Directive: Set down, exactly as they appear, the lines from the line holding "for corner, x, y" through the line holding "obj.data.transform(world)", inclusive; output nothing outside that range.
=-=-=-=-=
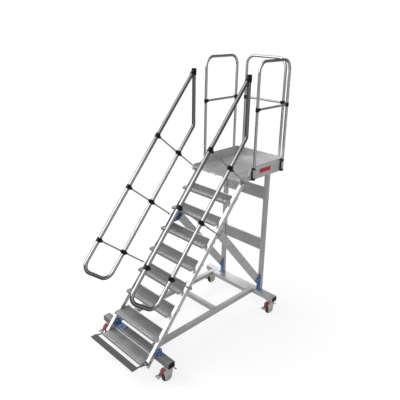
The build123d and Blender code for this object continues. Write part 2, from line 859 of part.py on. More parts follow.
pedal_half = 18.0
pad_half = 24.0
pad_bottom = 122.0
pad_thickness = 9.0
pad_span = (-140.0, -110.0)
pedal_outline = [
    (-44, 182),
    (-50, 189),
    (-58, 188),
    (-80, 164),
    (-96, 140),
    (-104, 134),
    (-138, 131),
    (-138, 123),
    (-102, 124),
    (-90, 130),
    (-76, 152),
    (-54, 174),
]
with BuildPart() as castor_pedal:
    with BuildSketch(side_plane(-pedal_half)):
        with BuildLine():
            Polyline(*pedal_outline, close=True)
        make_face()
        fillet(vertices(), 2.5)
        with Locations(pedal_pivot):
            Circle(pedal_barrel)
    extrude(amount=2 * pedal_half)
    with BuildSketch(Plane.XY.offset(pad_bottom)):
        with Locations((0, sum(pad_span) / 2)):
            RectangleRounded(2 * pad_half, pad_span[1] - pad_span[0], 4)
    extrude(amount=pad_thickness)
    with BuildSketch(side_plane(-fork_half)):
        with Locations(pedal_pivot):
            Circle(pedal_pin_radius)
    extrude(amount=2 * fork_half)

corners = (
    ("front_left", -castor_x, front_beam_y),
    ("front_right", castor_x, front_beam_y),
    ("rear_left", -castor_x, rear_beam_y),
    ("rear_right", castor_x, rear_beam_y),
)
with BuildPart() as castor_plates:
    for _, x, y in corners:
        add(castor_plate.part.moved(Location((x, y, 0))))
save(castor_plates.part, "castor_plates")

for corner, x, y in corners:
    place = Location((x, y, 0))
    save(castor_fork.part.moved(place), f"{corner}_fork")
    save(castor_axle.part.moved(place), f"{corner}_axle")
    save(castor_hub.part.moved(place), f"{corner}_hub")
    save(castor_tyre.part.moved(place), f"{corner}_tyre")
    save(castor_pedal.part.moved(place), f"{corner}_brake_pedal")
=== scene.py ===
from math import cos, pi, radians, sin

import bmesh
import bpy
from mathutils import Matrix, Vector


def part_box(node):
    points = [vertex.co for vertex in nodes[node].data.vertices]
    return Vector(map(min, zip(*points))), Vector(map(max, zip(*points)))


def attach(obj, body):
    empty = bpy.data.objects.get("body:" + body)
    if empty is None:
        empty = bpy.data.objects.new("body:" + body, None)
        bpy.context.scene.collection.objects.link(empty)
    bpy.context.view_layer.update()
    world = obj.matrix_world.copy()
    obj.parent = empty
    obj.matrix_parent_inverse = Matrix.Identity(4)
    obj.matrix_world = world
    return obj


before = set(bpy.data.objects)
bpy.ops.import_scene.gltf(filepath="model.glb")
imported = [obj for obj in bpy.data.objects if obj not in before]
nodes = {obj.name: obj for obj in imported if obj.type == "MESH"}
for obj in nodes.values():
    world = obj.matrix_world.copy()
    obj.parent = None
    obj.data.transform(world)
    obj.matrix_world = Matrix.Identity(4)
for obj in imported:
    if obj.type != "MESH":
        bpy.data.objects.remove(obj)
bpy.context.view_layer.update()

CORNERS = ("front_left", "front_right", "rear_left", "rear_right")
SLOPE = radians(50)
# Turns that lay a material's grain along each kind of profile.
ALONG_X = (0, 0, 0)
ALONG_Y = (0, 0, pi / 2)
ALONG_Z = (0, pi / 2, 0)
ALONG_FLIGHT = (SLOPE, 0, pi / 2)
ALONG_STRUT = (pi - SLOPE, 0, pi / 2)


# ---------------------------------------------------------------- materials
class Surface:
    """A node-based material around one Principled shader."""

    def __init__(self, name, metallic, roughness, **inputs):
        self.material = bpy.data.materials.new(name)
        self.material.use_nodes = True
        self.tree = self.material.node_tree
        self.shader = self.tree.nodes["Principled BSDF"]
        self.shader.inputs["Metallic"].default_value = metallic
        self.shader.inputs["Roughness"].default_value = roughness
        for key, value in inputs.items():
            self.shader.inputs[key.replace("_", " ")].default_value = value
        self.coords = self.node("ShaderNodeTexCoord").outputs["Object"]
        self.normal = None

    def node(self, kind, links=None, **settings):
        """Adds a node. Settings are its properties, links its inputs by name or number."""
        made = self.tree.nodes.new(kind)
        for key, value in settings.items():
            setattr(made, key, value)
        for key, value in (links or {}).items():
            if isinstance(value, bpy.types.NodeSocket):
                self.tree.links.new(value, made.inputs[key])
            else:
                made.inputs[key].default_value = value
        return made

    def mapped(self, scale=(1, 1, 1), turn=(0, 0, 0)):
        """Object coordinates, turned so that the grain runs along x, then scaled."""
        turned = self.node("ShaderNodeVectorRotate", {"Vector": self.coords, "Rotation": turn},
                           rotation_type="EULER_XYZ", invert=True)
        return self.node("ShaderNodeVectorMath", {0: turned.outputs[0], 1: scale},
                         operation="MULTIPLY").outputs[0]

    def noise(self, vector, scale, detail, roughness=0.55):
        return self.node("ShaderNodeTexNoise", {
            "Vector": vector, "Scale": scale, "Detail": detail, "Roughness": roughness,
        }).outputs["Fac"]

    def remap(self, value, low, high, to_low, to_high):
        return self.node("ShaderNodeMapRange", {
            "Value": value, "From Min": low, "From Max": high, "To Min": to_low, "To Max": to_high,
        }).outputs[0]

    def mix(self, factor, first, second):
        made = self.node("ShaderNodeMix", data_type="RGBA")
        for index, value in ((0, factor), (6, first), (7, second)):
            if isinstance(value, bpy.types.NodeSocket):
                self.tree.links.new(value, made.inputs[index])
            else:
                made.inputs[index].default_value = value
        return made.outputs[2]

    def maths(self, operation, first, second):
        return self.node("ShaderNodeMath", {0: first, 1: second}, operation=operation).outputs[0]

    def edges(self, radius=0.002):
        """How sharply the surface turns here: 0 on a flat face and up to 1 on an edge."""
        rounded = self.node("ShaderNodeBevel", {"Radius": radius}, samples=4).outputs[0]
        flat = self.node("ShaderNodeNewGeometry").outputs["Normal"]
        dot = self.node("ShaderNodeVectorMath", {0: rounded, 1: flat}, operation="DOT_PRODUCT")
        return self.remap(dot.outputs["Value"], 0.999, 0.8, 0.0, 1.0)

    def soften(self, radius):
        """Rounds sharp edges in the shading."""
        self.normal = self.node("ShaderNodeBevel", {"Radius": radius}, samples=4).outputs[0]

    def bump(self, height, distance, strength):
        links = {"Height": height, "Distance": distance, "Strength": strength}
        if self.normal is not None:
            links["Normal"] = self.normal
        self.normal = self.node("ShaderNodeBump", links).outputs[0]

    def finish(self, color, roughness):
        """Joins the last sockets to the shader and returns the material."""
        inputs = {"Base Color": color, "Roughness": roughness, "Normal": self.normal}
        for key, socket in inputs.items():
            self.tree.links.new(socket, self.shader.inputs[key])
        return self.material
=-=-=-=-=
Reply:
for corner, x, y in corners:
    place = Location((x, y, 0))
    save(castor_fork.part.moved(place), f"{corner}_fork")
    save(castor_axle.part.moved(place), f"{corner}_axle")
    save(castor_hub.part.moved(place), f"{corner}_hub")
    save(castor_tyre.part.moved(place), f"{corner}_tyre")
    save(castor_pedal.part.moved(place), f"{corner}_brake_pedal")
=== scene.py ===
from math import cos, pi, radians, sin

import bmesh
import bpy
from mathutils import Matrix, Vector


def part_box(node):
    points = [vertex.co for vertex in nodes[node].data.vertices]
    return Vector(map(min, zip(*points))), Vector(map(max, zip(*points)))


def attach(obj, body):
    empty = bpy.data.objects.get("body:" + body)
    if empty is None:
        empty = bpy.data.objects.new("body:" + body, None)
        bpy.context.scene.collection.objects.link(empty)
    bpy.context.view_layer.update()
    world = obj.matrix_world.copy()
    obj.parent = empty
    obj.matrix_parent_inverse = Matrix.Identity(4)
    obj.matrix_world = world
    return obj


before = set(bpy.data.objects)
bpy.ops.import_scene.gltf(filepath="model.glb")
imported = [obj for obj in bpy.data.objects if obj not in before]
nodes = {obj.name: obj for obj in imported if obj.type == "MESH"}
for obj in nodes.values():
    world = obj.matrix_world.copy()
    obj.parent = None
    obj.data.transform(world)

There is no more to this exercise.